The recurrent idea in all of Cecilia Bengolea's work is the following: it consists in temporarily inhabiting a moment bound to be unstable, and in constantly remixing most of the signs of the real and of artistic practice, with all the wishful aberrations attached.

This erotically charged world, pulsating, organic, endlessly repetitive, which hosts its passion for the sake of the encounter with other non-domesticated bodies, is open to savage fictions. These carry away the spectacular and technological logics as well as productivity clichés.

But it is with François Chaignaud, with whom Cecilia Bengolea created the company Vlovajob Pru, and more than ten projects, that the notion of collaboration reaches its highest level of intensity.

Together, they allow themselves to be liberated from references, procedures and styles, in order to experiment common writing. It is within this process of failure and error-making that these distortions, that are at the core of their practice, have been able to break off from the fantasy of perfection. Together, they have been taught about the violence of harmony, a notion they share, like the one about the “kaleidoscope-space”, made out of connections and disconnections between images and sounds, the fundamental place of their respective works. They seek for the idea of a constantly “unmade” form, a form that doesn't accept its shapelessness, its accidents, its excess.

This undoing of the subject is the very sign of the contemporary radicalism of which Cecilia Bengolea and François Chaignaud share the excesses. When facing one's own representation, one goes as far as destroying the very notion of gender, the very notion of totality.

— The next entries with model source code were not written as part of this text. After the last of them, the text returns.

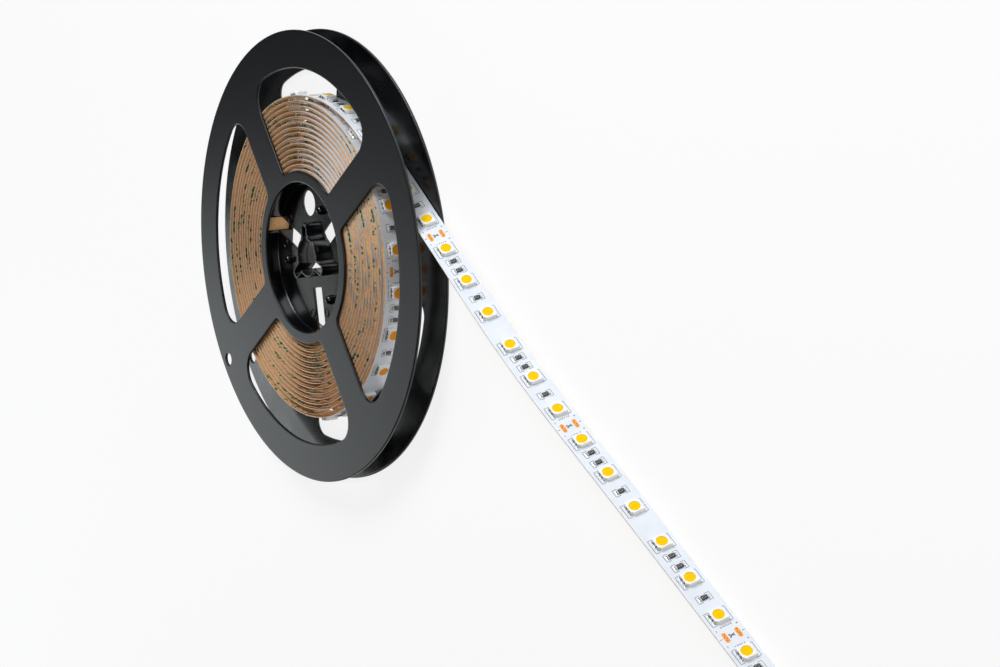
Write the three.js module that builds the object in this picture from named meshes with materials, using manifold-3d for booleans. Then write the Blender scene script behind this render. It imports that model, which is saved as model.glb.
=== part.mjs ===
// A reel of LED strip light: a black two-piece plastic reel, 5 m of flexible LED tape wound on it
// with the chips outwards, and the tape's free end run out along +X. The reel lies on one flange,
// so its axis is +Z. Lengths are millimetres and angles are degrees.
import * as THREE from 'three';
import { mergeVertices } from 'three/addons/utils/BufferGeometryUtils.js';
import Module from 'manifold-3d';

const wasm = await Module();
wasm.setup();

// Flexible board, its peel-off backing and the parts soldered on it
const tapeWidth = 10;
const tapeLength = 5000;
const backingThickness = 0.2;
const backingInset = 0.05;
const boardThickness = 0.3;
const bondGap = 0.05;
const cutLength = 100;
const chipsPerCut = 6;
const outerTurnCuts = 4;
const chipPitch = 16.8;
const chipSize = 5;
const chipHeight = 1.4;
const chipCorner = 0.8;
const lensRadius = 1.9;
const lensDepth = 0.12;
const resistorLength = 3.2;
const resistorWidth = 1.6;
const resistorHeight = 0.55;
const terminalLength = 0.5;
const terminalRise = 0.06;
const resistorPairSpacing = 4.8;
const solderGap = 0.05;
const windingSlack = 0.1;

// Reel flanges
const flangeRadius = 90;
const flangeThickness = 1.1;
const tapeSideClearance = 0.2;
const rimWidth = 15;
const spokeCount = 4;
const spokeWidth = 16;
const spokeAngle = 68.2;
const windowRimFillet = 8.5;
const windowHubFillet = 3;
const rearWindowsPerSide = 3;
const rearWindowSpan = 40;
const rearSpokeSpan = 11.2;
const rearSpokeAngle = 41.8;
const rearRimFillet = 5.5;
const hubRingWidth = 4.5;
const anchorHoleRadius = 2.5;
const anchorHoleInset = 5.5;

// Drum, web and arbor
const drumBoreRadius = 30;
const drumWall = 1.4;
const drumToTape = 0.3;
const webThickness = 1;
const webAngle = 130.5;
const threadSlotWidth = 6.5;
const threadSlotStart = 12.5;
const driveHoleRadius = 5.1;
const driveHoleDistance = 21.3;
const arborBoreRadius = 7;
const arborWall = 1;
const arborRecess = 2.3;
const keywayCount = 3;
const keywayWidth = 2.8;
const keywayReach = 12.7;
const studRadius = 1.8;
const studTipRadius = 1.1;
const studHeight = 2.4;
const studDistance = 20.5;

// Free end of the tape
const peelStartAngle = 125.8;
const leanAngle = 5.2;
const leanDistance = 68.5;
const leanRun = 87;
const straightenRadius = 660;
const straightRun = 204;
const dropStart = 140;
const dropRun = 150;

// Facets
const stepsPerTurn = 28;
const rimSteps = 72;
const drumSteps = 40;
const cornerSteps = 4;
const peelSteps = 9;
const straightenSteps = 4;
const straightSteps = 6;

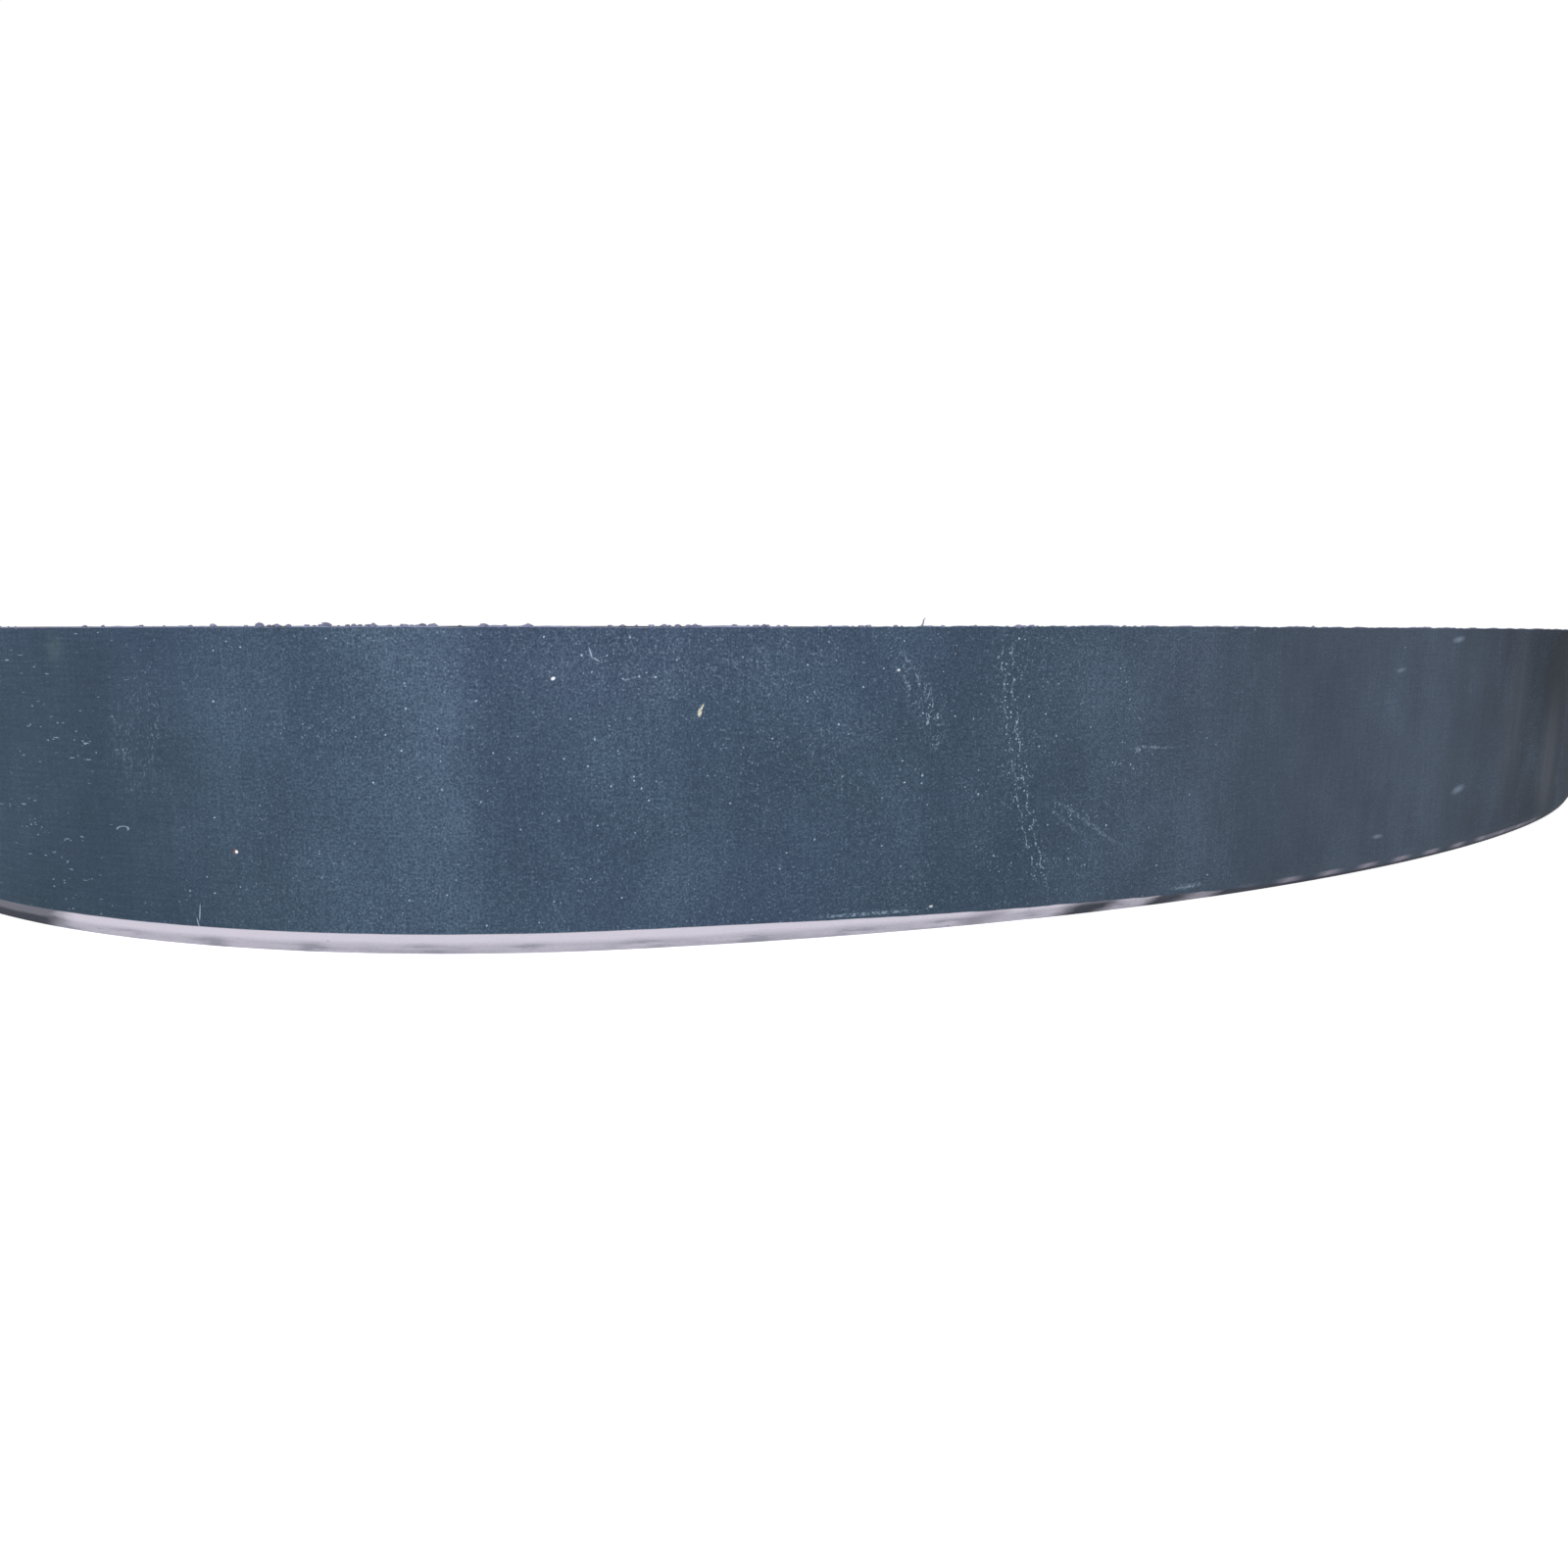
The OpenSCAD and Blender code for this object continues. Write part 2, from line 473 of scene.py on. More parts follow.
def cover_rubber():
    """Matte slate rubber: mottled skin, dust, broad upright bands, scuffs, painted shade over the far
    stretch, a chalky bevel that also carries a painted reflection, and a painted highlight along the
    upper rim. Crumbs that sit on the upper edge have their own range of heights on the UV map."""
    m = Shader("cover_rubber")
    uv = m.uv()
    along, height = m.along_and_height()
    loose = m.warped(uv, 700.0, 0.0011)

    busy = m.span(along, -0.64, -0.07, 0.12)
    quiet = m.span(along, 0.0, 0.62, 0.14)
    brushed = m.span(along, -1.1, -0.66, 0.08)
    drift = m.noise(m.stretched(uv, 24, 20), detail=3, roughness=0.6)
    drift_wide = m.noise(m.stretched(uv, 7, 8), detail=2)
    upper = height.step(0.09, TRACK_W - 0.004)

    mottle = m.noise(m.stretched(uv, 760, 700), detail=3, roughness=0.7)
    clots = m.noise(m.stretched(uv, 260, 240), detail=3, roughness=0.65)
    rows = m.noise(m.stretched(uv, 30, 620), detail=2)
    threads = m.noise(m.stretched(uv, 420, 34), detail=2)
    broad = m.noise(m.stretched(uv, 9, 1.3), detail=2, roughness=0.5)
    streaks = m.noise(m.stretched(uv, 44, 2.2), detail=3, roughness=0.55)
    shadow = m.noise(m.stretched(uv, 16, 12), detail=3, roughness=0.55)

    rough_share = 0.52 + busy * 0.36 - quiet * 0.12
    tone = ((mottle - 0.5) * 1.5 + (clots - 0.5) * 0.45) * rough_share
    tone = tone + (rows - 0.5) * (brushed * 0.20 + 0.08) + (threads - 0.5) * 0.16 - brushed * 0.10
    tone = tone + m.span(along, -0.645, -0.50, 0.02) * 0.06 - m.span(along, -0.33, -0.16, 0.07) * 0.06
    slow = (broad - 0.5) * 0.26 + (streaks - 0.5) * 0.12 * (1 - quiet * 0.6) + (shadow - 0.5) * 0.34
    away = m.span(along, -2.87, 2.03, 0.07)  # 0 at the splice, where both ends meet in one tone
    tone = tone + slow * away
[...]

One must say that something has fundamentally changed nowadays in regards to sexual representation. The question is less about the enigma of sex than about the neutrality of gender:

Between the physical expression of bodies and songs, between the plateau, the gallery and the street, from one territory to the other, how does one trace the thin Stoic way that makes you to be dignified about what occurs, that reveals something that is merry and in love in what occurs, a glare, an encounter, an event, a speed, a becoming?